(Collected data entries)
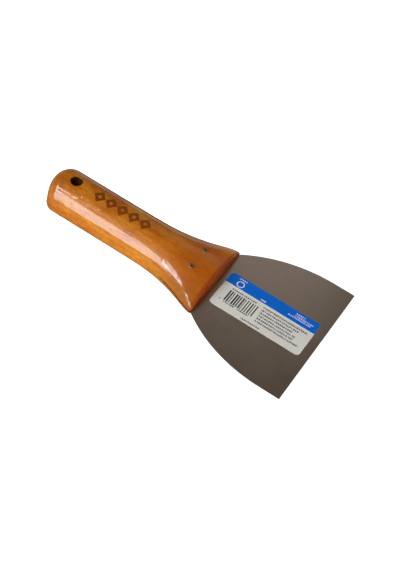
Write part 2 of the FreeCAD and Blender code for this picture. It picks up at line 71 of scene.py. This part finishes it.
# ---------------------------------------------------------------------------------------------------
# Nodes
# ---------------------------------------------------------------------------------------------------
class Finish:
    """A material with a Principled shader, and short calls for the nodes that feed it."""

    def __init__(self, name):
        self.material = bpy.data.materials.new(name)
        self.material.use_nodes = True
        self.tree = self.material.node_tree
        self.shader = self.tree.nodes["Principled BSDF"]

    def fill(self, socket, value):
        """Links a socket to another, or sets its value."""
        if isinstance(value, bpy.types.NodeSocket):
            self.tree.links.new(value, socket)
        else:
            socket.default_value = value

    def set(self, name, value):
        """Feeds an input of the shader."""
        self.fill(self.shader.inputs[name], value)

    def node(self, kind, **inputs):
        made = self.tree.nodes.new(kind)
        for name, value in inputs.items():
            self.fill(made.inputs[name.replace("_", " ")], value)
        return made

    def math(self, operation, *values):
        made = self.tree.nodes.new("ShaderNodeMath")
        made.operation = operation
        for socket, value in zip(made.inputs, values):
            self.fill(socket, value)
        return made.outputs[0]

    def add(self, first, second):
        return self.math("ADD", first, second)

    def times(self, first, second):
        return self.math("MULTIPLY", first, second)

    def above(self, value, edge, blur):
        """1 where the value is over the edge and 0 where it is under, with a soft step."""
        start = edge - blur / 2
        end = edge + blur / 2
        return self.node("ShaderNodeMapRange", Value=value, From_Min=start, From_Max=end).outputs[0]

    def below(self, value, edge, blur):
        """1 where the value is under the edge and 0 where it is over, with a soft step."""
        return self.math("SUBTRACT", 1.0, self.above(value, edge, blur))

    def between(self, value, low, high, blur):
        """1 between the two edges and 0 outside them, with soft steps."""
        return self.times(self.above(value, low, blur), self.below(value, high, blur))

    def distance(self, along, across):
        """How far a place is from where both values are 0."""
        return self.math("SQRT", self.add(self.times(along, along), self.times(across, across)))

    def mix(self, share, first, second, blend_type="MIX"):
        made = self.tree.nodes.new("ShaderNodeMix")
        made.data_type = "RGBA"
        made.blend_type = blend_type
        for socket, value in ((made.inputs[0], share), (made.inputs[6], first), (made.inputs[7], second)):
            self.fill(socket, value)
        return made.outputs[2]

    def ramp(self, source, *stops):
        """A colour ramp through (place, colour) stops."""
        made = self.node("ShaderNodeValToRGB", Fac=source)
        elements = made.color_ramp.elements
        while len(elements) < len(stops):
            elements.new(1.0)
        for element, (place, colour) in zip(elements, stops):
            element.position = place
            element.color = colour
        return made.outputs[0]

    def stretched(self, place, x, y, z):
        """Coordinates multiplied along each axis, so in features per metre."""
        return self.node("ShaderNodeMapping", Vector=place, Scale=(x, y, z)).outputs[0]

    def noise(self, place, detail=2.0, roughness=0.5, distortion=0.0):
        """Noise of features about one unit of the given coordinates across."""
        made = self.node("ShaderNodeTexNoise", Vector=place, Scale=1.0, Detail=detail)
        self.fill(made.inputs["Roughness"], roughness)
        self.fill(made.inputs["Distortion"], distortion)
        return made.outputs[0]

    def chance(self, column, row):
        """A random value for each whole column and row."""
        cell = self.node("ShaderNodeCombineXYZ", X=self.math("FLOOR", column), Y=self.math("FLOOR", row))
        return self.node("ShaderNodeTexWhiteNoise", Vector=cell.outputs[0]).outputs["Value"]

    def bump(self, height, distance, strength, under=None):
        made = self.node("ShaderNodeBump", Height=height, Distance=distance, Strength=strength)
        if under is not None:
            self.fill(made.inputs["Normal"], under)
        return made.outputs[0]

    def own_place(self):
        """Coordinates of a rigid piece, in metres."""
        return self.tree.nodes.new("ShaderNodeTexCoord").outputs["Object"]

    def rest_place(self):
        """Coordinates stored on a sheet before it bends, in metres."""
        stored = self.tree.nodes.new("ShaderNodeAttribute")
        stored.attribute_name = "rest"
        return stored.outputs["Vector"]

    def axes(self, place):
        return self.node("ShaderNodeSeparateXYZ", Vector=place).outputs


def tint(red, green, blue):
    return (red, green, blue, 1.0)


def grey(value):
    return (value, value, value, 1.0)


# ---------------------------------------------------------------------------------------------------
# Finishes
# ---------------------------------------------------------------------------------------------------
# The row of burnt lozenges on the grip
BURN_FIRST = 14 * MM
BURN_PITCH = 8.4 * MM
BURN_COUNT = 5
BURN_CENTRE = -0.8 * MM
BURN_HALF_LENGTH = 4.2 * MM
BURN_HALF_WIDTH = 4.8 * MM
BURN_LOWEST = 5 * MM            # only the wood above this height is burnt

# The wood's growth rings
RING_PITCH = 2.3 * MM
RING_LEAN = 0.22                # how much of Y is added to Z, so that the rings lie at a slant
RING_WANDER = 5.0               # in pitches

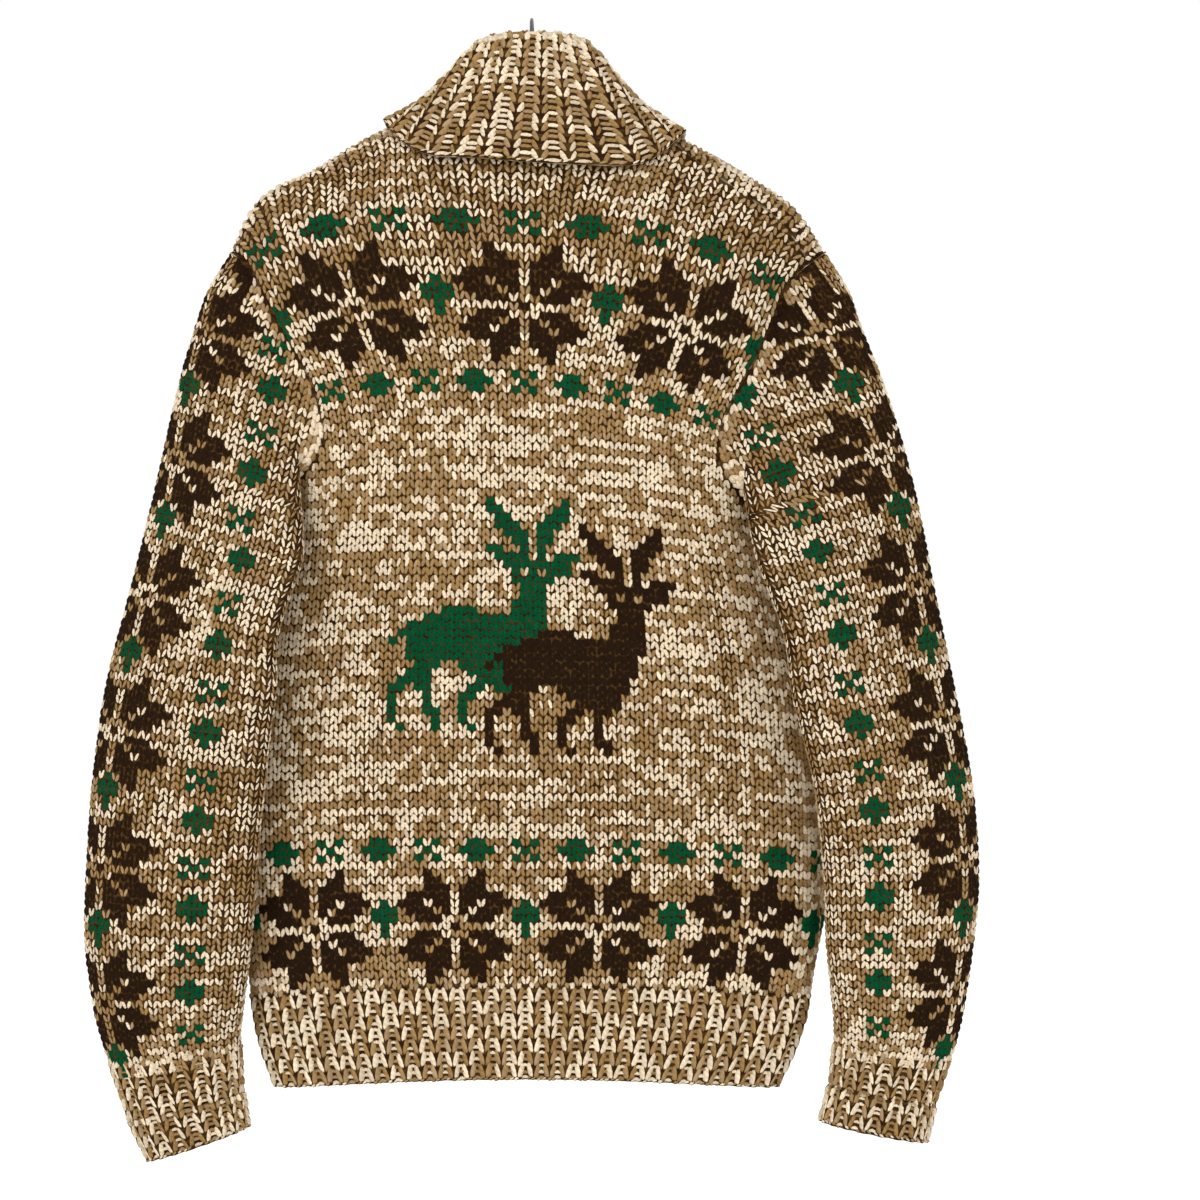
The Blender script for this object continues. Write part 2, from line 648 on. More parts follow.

### Problem statement
Reproduce the data, keeping every line exactly the same.

### Answer
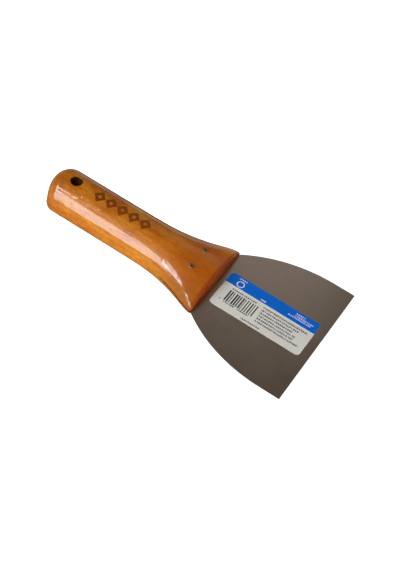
Write part 2 of the FreeCAD and Blender code for this picture. It picks up at line 71 of scene.py. This part finishes it.
# ---------------------------------------------------------------------------------------------------
# Nodes
# ---------------------------------------------------------------------------------------------------
class Finish:
    """A material with a Principled shader, and short calls for the nodes that feed it."""

    def __init__(self, name):
        self.material = bpy.data.materials.new(name)
        self.material.use_nodes = True
        self.tree = self.material.node_tree
        self.shader = self.tree.nodes["Principled BSDF"]

    def fill(self, socket, value):
        """Links a socket to another, or sets its value."""
        if isinstance(value, bpy.types.NodeSocket):
            self.tree.links.new(value, socket)
        else:
            socket.default_value = value

    def set(self, name, value):
        """Feeds an input of the shader."""
        self.fill(self.shader.inputs[name], value)

    def node(self, kind, **inputs):
        made = self.tree.nodes.new(kind)
        for name, value in inputs.items():
            self.fill(made.inputs[name.replace("_", " ")], value)
        return made

    def math(self, operation, *values):
        made = self.tree.nodes.new("ShaderNodeMath")
        made.operation = operation
        for socket, value in zip(made.inputs, values):
            self.fill(socket, value)
        return made.outputs[0]

    def add(self, first, second):
        return self.math("ADD", first, second)

    def times(self, first, second):
        return self.math("MULTIPLY", first, second)

    def above(self, value, edge, blur):
        """1 where the value is over the edge and 0 where it is under, with a soft step."""
        start = edge - blur / 2
        end = edge + blur / 2
        return self.node("ShaderNodeMapRange", Value=value, From_Min=start, From_Max=end).outputs[0]

    def below(self, value, edge, blur):
        """1 where the value is under the edge and 0 where it is over, with a soft step."""
        return self.math("SUBTRACT", 1.0, self.above(value, edge, blur))

    def between(self, value, low, high, blur):
        """1 between the two edges and 0 outside them, with soft steps."""
        return self.times(self.above(value, low, blur), self.below(value, high, blur))

    def distance(self, along, across):
        """How far a place is from where both values are 0."""
        return self.math("SQRT", self.add(self.times(along, along), self.times(across, across)))

    def mix(self, share, first, second, blend_type="MIX"):
        made = self.tree.nodes.new("ShaderNodeMix")
        made.data_type = "RGBA"
        made.blend_type = blend_type
        for socket, value in ((made.inputs[0], share), (made.inputs[6], first), (made.inputs[7], second)):
            self.fill(socket, value)
        return made.outputs[2]

    def ramp(self, source, *stops):
        """A colour ramp through (place, colour) stops."""
        made = self.node("ShaderNodeValToRGB", Fac=source)
        elements = made.color_ramp.elements
        while len(elements) < len(stops):
            elements.new(1.0)
        for element, (place, colour) in zip(elements, stops):
            element.position = place
            element.color = colour
        return made.outputs[0]

    def stretched(self, place, x, y, z):
        """Coordinates multiplied along each axis, so in features per metre."""
        return self.node("ShaderNodeMapping", Vector=place, Scale=(x, y, z)).outputs[0]

    def noise(self, place, detail=2.0, roughness=0.5, distortion=0.0):
        """Noise of features about one unit of the given coordinates across."""
        made = self.node("ShaderNodeTexNoise", Vector=place, Scale=1.0, Detail=detail)
        self.fill(made.inputs["Roughness"], roughness)
        self.fill(made.inputs["Distortion"], distortion)
        return made.outputs[0]

    def chance(self, column, row):
        """A random value for each whole column and row."""
        cell = self.node("ShaderNodeCombineXYZ", X=self.math("FLOOR", column), Y=self.math("FLOOR", row))
        return self.node("ShaderNodeTexWhiteNoise", Vector=cell.outputs[0]).outputs["Value"]

    def bump(self, height, distance, strength, under=None):
        made = self.node("ShaderNodeBump", Height=height, Distance=distance, Strength=strength)
        if under is not None:
            self.fill(made.inputs["Normal"], under)
        return made.outputs[0]

    def own_place(self):
        """Coordinates of a rigid piece, in metres."""
        return self.tree.nodes.new("ShaderNodeTexCoord").outputs["Object"]

    def rest_place(self):
        """Coordinates stored on a sheet before it bends, in metres."""
        stored = self.tree.nodes.new("ShaderNodeAttribute")
        stored.attribute_name = "rest"
        return stored.outputs["Vector"]

    def axes(self, place):
        return self.node("ShaderNodeSeparateXYZ", Vector=place).outputs


def tint(red, green, blue):
    return (red, green, blue, 1.0)


def grey(value):
    return (value, value, value, 1.0)


# ---------------------------------------------------------------------------------------------------
# Finishes
# ---------------------------------------------------------------------------------------------------
# The row of burnt lozenges on the grip
BURN_FIRST = 14 * MM
BURN_PITCH = 8.4 * MM
BURN_COUNT = 5
BURN_CENTRE = -0.8 * MM
BURN_HALF_LENGTH = 4.2 * MM
BURN_HALF_WIDTH = 4.8 * MM
BURN_LOWEST = 5 * MM            # only the wood above this height is burnt

# The wood's growth rings
RING_PITCH = 2.3 * MM
RING_LEAN = 0.22                # how much of Y is added to Z, so that the rings lie at a slant
RING_WANDER = 5.0               # in pitches

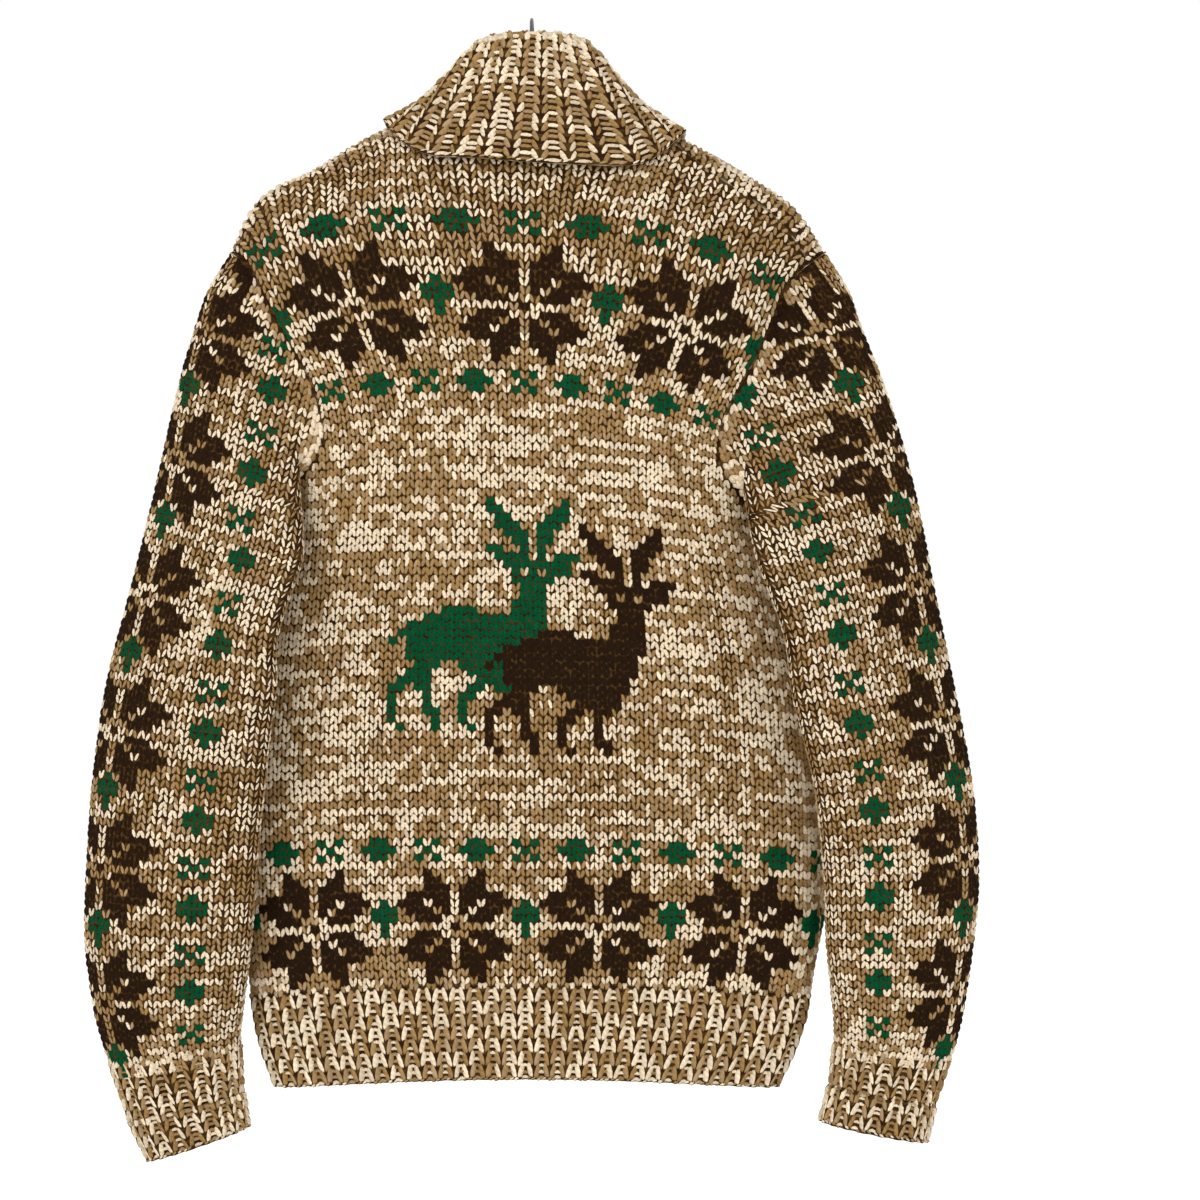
The Blender script for this object continues. Write part 2, from line 648 on. More parts follow.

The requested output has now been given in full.